Key takeaways from the management commentary
1. Regarding the rationalization of the commission structure and its impact on yields, CAMS does not expect any radical changes and will continue to sell at cheaper rates due to telescopic pricing. The yields were stable for the quarter.
2. CAMS board has approved the formation of a joint venture with KFin Technologies Ltd to operate MF Central, an industry leading unified platform for mutual fund investors and intermediaries. The revenue split would be in the ratio of 50:50 between CAMS and KFin.
3. Think360 revenue declined during the quarter because: 1) Algo360 served as a forerunner to account aggregators; however, CAMS has observed that the market for account aggregators is clearly indicating a preference and 2) one of the large US-based analytics contracts did not see the scale-up it expected.
Valuation and view
♦ Empirically, CAMS has traded at a premium to listed AMCs in terms of one-year forward P/E. The premium for CAMS is well deserved, given: 1) the duopoly nature of the industry and high-entry barriers, 2) relatively low risk of a market share loss, and 3) higher customer ownership as compared to AMCs.
♦ Structural tailwinds in the MF industry would drive absolute growth in MF revenue.
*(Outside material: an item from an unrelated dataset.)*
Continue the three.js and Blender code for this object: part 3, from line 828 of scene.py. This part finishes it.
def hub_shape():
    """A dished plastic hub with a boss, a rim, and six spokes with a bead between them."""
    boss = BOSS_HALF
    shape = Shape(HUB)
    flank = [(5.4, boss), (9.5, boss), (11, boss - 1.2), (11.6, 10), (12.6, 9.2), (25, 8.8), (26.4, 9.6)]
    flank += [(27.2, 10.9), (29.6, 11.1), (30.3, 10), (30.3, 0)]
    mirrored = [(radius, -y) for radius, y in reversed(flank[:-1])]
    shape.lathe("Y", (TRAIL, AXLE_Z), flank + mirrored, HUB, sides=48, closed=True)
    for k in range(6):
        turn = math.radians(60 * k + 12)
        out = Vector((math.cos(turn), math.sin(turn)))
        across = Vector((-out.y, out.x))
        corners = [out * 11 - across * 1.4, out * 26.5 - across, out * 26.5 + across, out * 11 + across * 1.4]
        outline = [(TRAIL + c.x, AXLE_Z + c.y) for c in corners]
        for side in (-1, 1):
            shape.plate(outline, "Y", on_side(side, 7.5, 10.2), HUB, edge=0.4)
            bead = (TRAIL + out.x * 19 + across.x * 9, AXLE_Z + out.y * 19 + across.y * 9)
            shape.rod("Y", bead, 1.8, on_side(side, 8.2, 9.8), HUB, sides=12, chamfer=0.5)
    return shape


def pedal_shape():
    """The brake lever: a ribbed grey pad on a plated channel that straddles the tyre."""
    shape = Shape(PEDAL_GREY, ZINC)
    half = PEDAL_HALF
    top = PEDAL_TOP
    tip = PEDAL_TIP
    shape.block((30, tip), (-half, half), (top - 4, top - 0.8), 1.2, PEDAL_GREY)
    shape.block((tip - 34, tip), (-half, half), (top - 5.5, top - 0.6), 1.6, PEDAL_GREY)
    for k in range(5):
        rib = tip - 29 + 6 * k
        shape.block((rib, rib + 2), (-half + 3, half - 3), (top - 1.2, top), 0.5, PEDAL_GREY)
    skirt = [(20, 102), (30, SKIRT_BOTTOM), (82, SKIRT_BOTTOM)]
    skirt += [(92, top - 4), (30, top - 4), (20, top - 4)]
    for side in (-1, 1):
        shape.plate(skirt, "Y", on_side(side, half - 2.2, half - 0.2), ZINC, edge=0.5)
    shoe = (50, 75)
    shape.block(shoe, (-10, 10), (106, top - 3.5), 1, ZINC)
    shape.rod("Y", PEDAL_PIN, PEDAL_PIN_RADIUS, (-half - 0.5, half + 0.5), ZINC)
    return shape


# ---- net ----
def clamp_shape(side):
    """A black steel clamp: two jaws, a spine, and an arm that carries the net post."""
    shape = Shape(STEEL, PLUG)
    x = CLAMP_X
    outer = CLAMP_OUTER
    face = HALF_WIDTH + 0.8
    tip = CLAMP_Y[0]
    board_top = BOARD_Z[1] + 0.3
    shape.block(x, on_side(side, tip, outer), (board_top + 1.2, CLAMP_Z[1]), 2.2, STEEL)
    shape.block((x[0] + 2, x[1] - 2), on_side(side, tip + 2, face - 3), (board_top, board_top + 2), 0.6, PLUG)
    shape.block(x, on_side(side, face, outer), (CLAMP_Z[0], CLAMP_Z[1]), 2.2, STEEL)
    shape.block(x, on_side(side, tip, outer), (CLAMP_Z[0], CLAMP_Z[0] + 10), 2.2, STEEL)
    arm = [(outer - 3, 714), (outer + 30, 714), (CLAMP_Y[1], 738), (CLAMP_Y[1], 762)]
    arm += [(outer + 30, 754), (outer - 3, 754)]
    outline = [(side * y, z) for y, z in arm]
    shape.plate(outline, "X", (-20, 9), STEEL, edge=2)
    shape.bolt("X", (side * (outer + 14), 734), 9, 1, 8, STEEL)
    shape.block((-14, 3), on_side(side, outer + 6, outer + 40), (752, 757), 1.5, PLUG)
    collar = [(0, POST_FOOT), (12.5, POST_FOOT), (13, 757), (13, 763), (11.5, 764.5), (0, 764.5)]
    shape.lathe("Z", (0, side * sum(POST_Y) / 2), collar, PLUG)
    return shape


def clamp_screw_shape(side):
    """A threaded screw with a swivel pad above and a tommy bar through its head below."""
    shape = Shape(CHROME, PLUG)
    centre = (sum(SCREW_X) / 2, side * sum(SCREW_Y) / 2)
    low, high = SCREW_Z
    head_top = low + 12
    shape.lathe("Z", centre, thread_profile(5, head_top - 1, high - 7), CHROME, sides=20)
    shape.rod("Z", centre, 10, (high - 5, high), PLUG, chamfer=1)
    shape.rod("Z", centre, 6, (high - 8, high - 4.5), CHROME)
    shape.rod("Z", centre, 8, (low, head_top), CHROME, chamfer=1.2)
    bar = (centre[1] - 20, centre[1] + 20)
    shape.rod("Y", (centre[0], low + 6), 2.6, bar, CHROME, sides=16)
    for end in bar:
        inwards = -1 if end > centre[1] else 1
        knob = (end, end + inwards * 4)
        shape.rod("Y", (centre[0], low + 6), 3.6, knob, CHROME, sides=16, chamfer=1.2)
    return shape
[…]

With favorable macro triggers and right investments, revenue contribution of Non-MF businesses for CAMS is expected to increase in the next three to five years.
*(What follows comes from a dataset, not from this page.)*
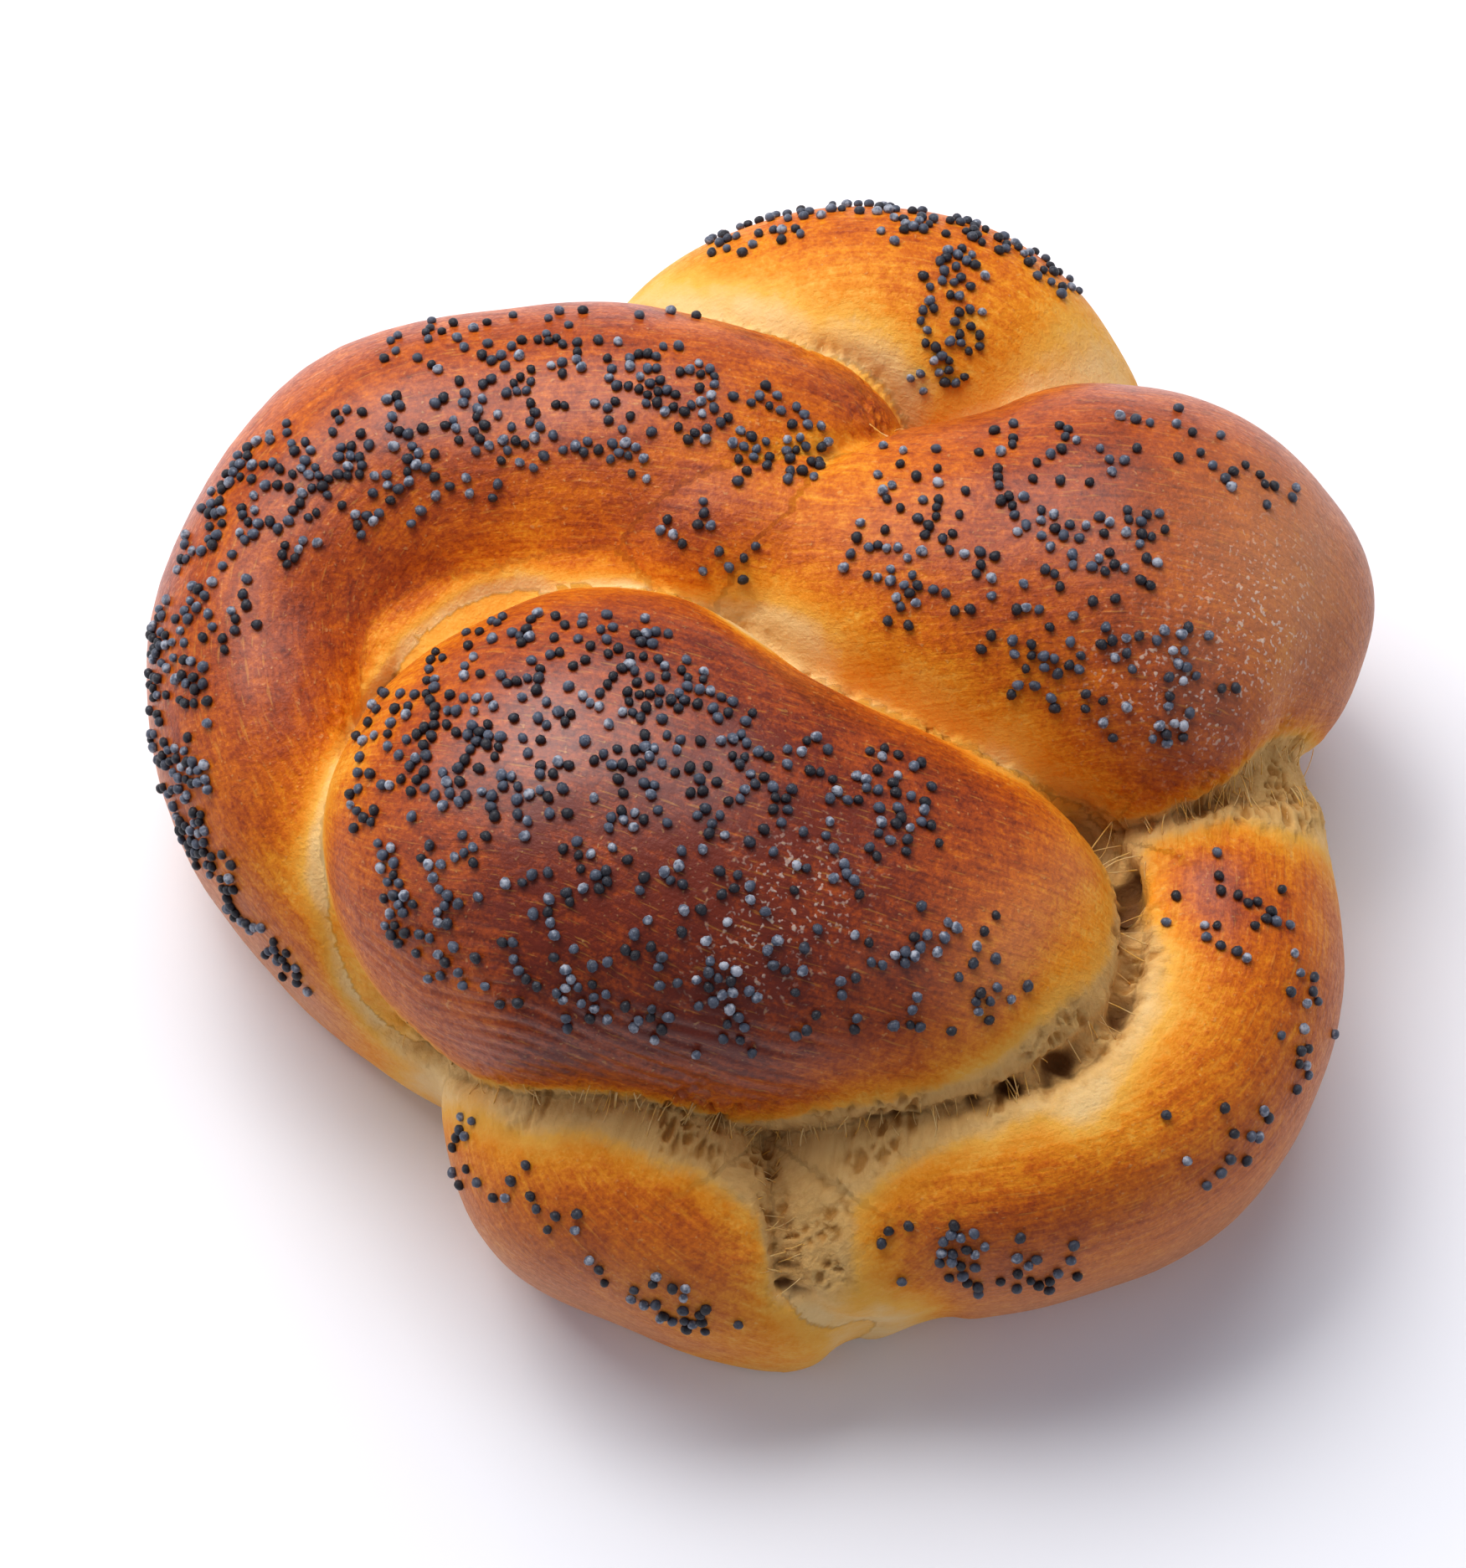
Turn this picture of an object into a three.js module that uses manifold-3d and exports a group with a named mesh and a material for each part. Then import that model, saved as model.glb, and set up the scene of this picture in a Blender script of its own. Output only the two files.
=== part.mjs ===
// A braided bread roll: thick strands of dough knotted over and under each other and baked into one piece.
// Millimetres, +Z up. The origin is on the flat base, under the middle of the roll's outline.
// +X is to the right and +Y to the back, seen with the wide centre lobe towards the viewer.
import * as THREE from "three";
import { mergeVertices } from "three/addons/utils/BufferGeometryUtils.js";
import Module from "manifold-3d";

const BASE_SINK = 4; // how far a resting strand would reach below the table before its base is cut flat
const SECTION_FULLNESS = 2.3; // exponent of a strand's section: 2 is an ellipse, more is fuller
const RING_SIDES = 24; // corners around a strand
const RINGS = 28; // rings along a strand
const TABLE = { width: 400, depth: 100 }; // the block under the table that cuts the base flat

// Each strand is a list of stations along its middle line: [x, y, z, half width, half height].
const restingStrands = {
  left_arc: [
    [-13, -25, 11, 8, 9],
    [-26, -20, 14, 9, 12],
    [-37, -11, 16, 10, 15],
    [-44.5, 2, 18, 12, 17],
    [-44, 16, 19, 14, 18],
    [-34, 27, 20, 17.5, 20],
    [-20, 29.5, 21, 18, 20],
    [-7, 28.5, 21, 18, 20],
    [4, 27, 20, 16, 18],
    [14, 25, 17, 12, 14],
  ],
  inner_shelf: [
    [-36, -2, 18, 9, 12],
    [-33, 8, 20, 11, 13],
    [-24, 17, 21, 12, 14],
    [-12, 19, 22, 12, 15],
    [0, 18, 22, 11, 15],
  ],
  rear_arch: [
    [-14, 36, 12, 9, 12],
    [-4, 44, 15, 13, 15],
    [8, 48, 17, 14, 16],
    [20, 47, 16, 14.5, 16],
    [29, 41, 13, 12, 13],
    [33, 32, 10, 9, 10],
  ],
  right_lobe: [
    [-6, 20, 22, 10, 15],
    [8, 17, 23, 15, 18],
    [22, 16, 23, 19.5, 20],
    [36, 16, 22, 22, 20],
    [47, 13, 18, 20.5, 17],
    [56.5, 9, 14, 12, 12],
  ],
  front_arc: [
    [40, 3, 9, 13, 9],
    [43, -8, 14, 13, 14],
    [41, -20, 15, 14, 15],
    [35, -29, 15, 14, 15],
    [25, -35, 15, 14, 15],
    [13, -36.5, 14, 14, 14],
    [1, -36, 12, 9, 11],
  ],
  front_fan: [
    [-22, -18, 11, 10, 11],
    [-17, -27, 13, 15, 13],
    [-10, -35, 14, 16, 14],
    [0, -41, 12, 13, 12],
    [11, -43, 9, 9, 9],
  ],
  under_body: [
    [-34, 2, 12, 20, 14],
    [-12, 2, 14, 36, 18],
    [12, -2, 14, 36, 17],
    [34, -4, 12, 24, 14],
  ],
};

// These lie on top of the resting strands, so their undersides stay round.
const upperStrands = {
  saddle: [
    [-18, 24, 24, 14, 15],
    [-5, 21, 25, 12, 15],
    [6, 19, 25, 11, 15],
    [18, 18, 24, 12, 17],
  ],
  centre_lobe: [
    [-37, -4, 25, 14, 16],
    [-27.5, -7, 28, 20.5, 19],
    [-15, -10, 29, 23.5, 20],
    [-2, -14, 28, 21, 20],
    [11, -17, 26, 17, 18],
    [22, -18, 23, 12.5, 15],
    [31, -18, 19, 8, 11],
  ],
};

const wasm = await Module();
wasm.setup();

// A closed geometry as a solid that can be joined and cut.
function solidOf(geometry) {
  const bare = geometry.clone();
  bare.deleteAttribute("normal");
  bare.deleteAttribute("uv");
  const merged = mergeVertices(bare);
  return new wasm.Manifold(
    new wasm.Mesh({
      numProp: 3,
      vertProperties: new Float32Array(merged.attributes.position.array),
      triVerts: new Uint32Array(merged.index.array),
    }),
  );
}

// A solid's own triangles as a geometry.
function geometryOf(solid) {
  const mesh = solid.getMesh();
  const geometry = new THREE.BufferGeometry();
  geometry.setAttribute("position", new THREE.BufferAttribute(new Float32Array(mesh.vertProperties), 3));
  geometry.setIndex(new THREE.BufferAttribute(new Uint32Array(mesh.triVerts), 1));
  geometry.computeVertexNormals();
  return geometry;
}

// Distance from a section's middle to its rounded outline, as a share of its half width and half height.
function sectionReach(cosine, sine) {
  const sum = Math.abs(cosine) ** SECTION_FULLNESS + Math.abs(sine) ** SECTION_FULLNESS;
  return sum ** (-1 / SECTION_FULLNESS);
}

// A ball drawn out along a strand's middle line, with round ends. A resting strand's lower half
// reaches below the table.
function strandGeometry(stations, rests) {
  const curveOf = (points) => new THREE.CatmullRomCurve3(points, false, "catmullrom");
  const middle = curveOf(stations.map(([x, y, z]) => new THREE.Vector3(x, y, z)));
  const halves = curveOf(stations.map(([, , , width, height]) => new THREE.Vector3(width, height, 0)));
  const length = middle.getLength();
  const up = new THREE.Vector3(0, 0, 1);
  const strand = new THREE.SphereGeometry(1, RING_SIDES, RINGS);
  const corners = strand.attributes.position;
  for (let i = 0; i < corners.count; i++) {
    const ball = new THREE.Vector3().fromBufferAttribute(corners, i);
    const share = (1 - ball.y) / 2;
    const along = middle.getTangent(share);
    const side = new THREE.Vector3().crossVectors(along, up).normalize();
    const top = new THREE.Vector3().crossVectors(side, along);
    const { x: halfWidth, y: halfHeight } = halves.getPoint(share);
    const fromEnd = Math.min(share, 1 - share) * length;
    const cap = Math.sqrt(1 - Math.max(0, 1 - fromEnd / halfWidth) ** 2);
    const angle = Math.atan2(-ball.z, ball.x);
    const reach = cap * sectionReach(Math.cos(angle), Math.sin(angle));
    const corner = middle.getPoint(share);
    const drop = rests && angle < 0 ? corner.z + BASE_SINK : halfHeight;
    corner.addScaledVector(side, halfWidth * reach * Math.cos(angle));
    corner.addScaledVector(top, drop * reach * Math.sin(angle));
    corners.setXYZ(i, corner.x, corner.y, corner.z);
  }
  return strand;
}

// All strands joined into one body, with a flat base.
function loafGeometry() {
  const pieces = [
    ...Object.values(restingStrands).map((stations) => strandGeometry(stations, true)),
    ...Object.values(upperStrands).map((stations) => strandGeometry(stations, false)),
  ];
  const joined = pieces.map(solidOf).reduce((body, piece) => body.add(piece));
  const belowTable = new THREE.BoxGeometry(TABLE.width, TABLE.width, TABLE.depth);
  belowTable.translate(0, 0, -TABLE.depth / 2);
  const geometry = geometryOf(joined.subtract(solidOf(belowTable)));
  geometry.computeBoundingBox();
  const middle = geometry.boundingBox.getCenter(new THREE.Vector3());
  return geometry.translate(-middle.x, -middle.y, 0);
}

const crust = new THREE.MeshStandardMaterial({ color: 0xa3501c, roughness: 0.5, metalness: 0 });
const loaf = new THREE.Mesh(loafGeometry(), crust);
loaf.name = "loaf";

const braidedRoll = new THREE.Group();
braidedRoll.add(loaf);

export default braidedRoll;
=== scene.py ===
"""A braided bread roll with poppy seeds: the baked dough, its crumb threads, the seeds and a plain stage.

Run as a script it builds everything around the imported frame. The file is laid out as an add-on: sizes and
colours are scene properties, and each group of pieces has its own operator.
"""
import math
from itertools import product

import bmesh
import bpy
import numpy as np
from mathutils import Matrix, Vector, noise
from mathutils.bvhtree import BVHTree


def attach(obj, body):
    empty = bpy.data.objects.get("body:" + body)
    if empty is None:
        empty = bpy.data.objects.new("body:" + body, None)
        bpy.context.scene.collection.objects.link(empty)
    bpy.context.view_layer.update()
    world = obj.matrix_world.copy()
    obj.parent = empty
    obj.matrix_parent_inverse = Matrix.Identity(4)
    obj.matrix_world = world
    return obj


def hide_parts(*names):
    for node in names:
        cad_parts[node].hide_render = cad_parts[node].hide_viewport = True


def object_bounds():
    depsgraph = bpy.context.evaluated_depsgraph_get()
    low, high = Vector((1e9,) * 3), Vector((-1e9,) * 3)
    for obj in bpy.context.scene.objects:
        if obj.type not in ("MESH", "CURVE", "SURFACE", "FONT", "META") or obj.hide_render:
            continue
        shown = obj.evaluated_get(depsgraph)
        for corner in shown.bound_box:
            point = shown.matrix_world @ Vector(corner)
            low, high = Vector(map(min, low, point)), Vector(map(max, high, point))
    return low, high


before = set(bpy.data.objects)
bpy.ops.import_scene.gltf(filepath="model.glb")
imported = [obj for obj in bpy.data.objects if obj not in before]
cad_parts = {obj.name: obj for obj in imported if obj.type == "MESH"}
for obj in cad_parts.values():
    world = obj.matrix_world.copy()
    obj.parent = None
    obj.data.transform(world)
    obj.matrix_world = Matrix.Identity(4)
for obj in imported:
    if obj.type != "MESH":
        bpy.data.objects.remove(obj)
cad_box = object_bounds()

bl_info = {
    "name": "Braided Bread Roll",
    "version": (1, 0, 0),
    "blender": (4, 5, 0),
    "location": "3D View > Sidebar > Bread",
    "description": "Builds a braided bread roll with poppy seeds around its packed frame",
    "category": "Add Mesh",
}

# ---- Layout of the dough ----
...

♦ We have increased our earnings estimates by 5% each for FY25/FY26/FY27 to factor in the higher than-expected MF AUM and non-MF revenue growth. We expect revenue/PAT to grow at a CAGR of 20%/26% over FY24-27 and reiterate a BUY rating on the stock with a one-year TP of INR5,500, premised at a P/E multiple of 42x on Sept’26E earnings.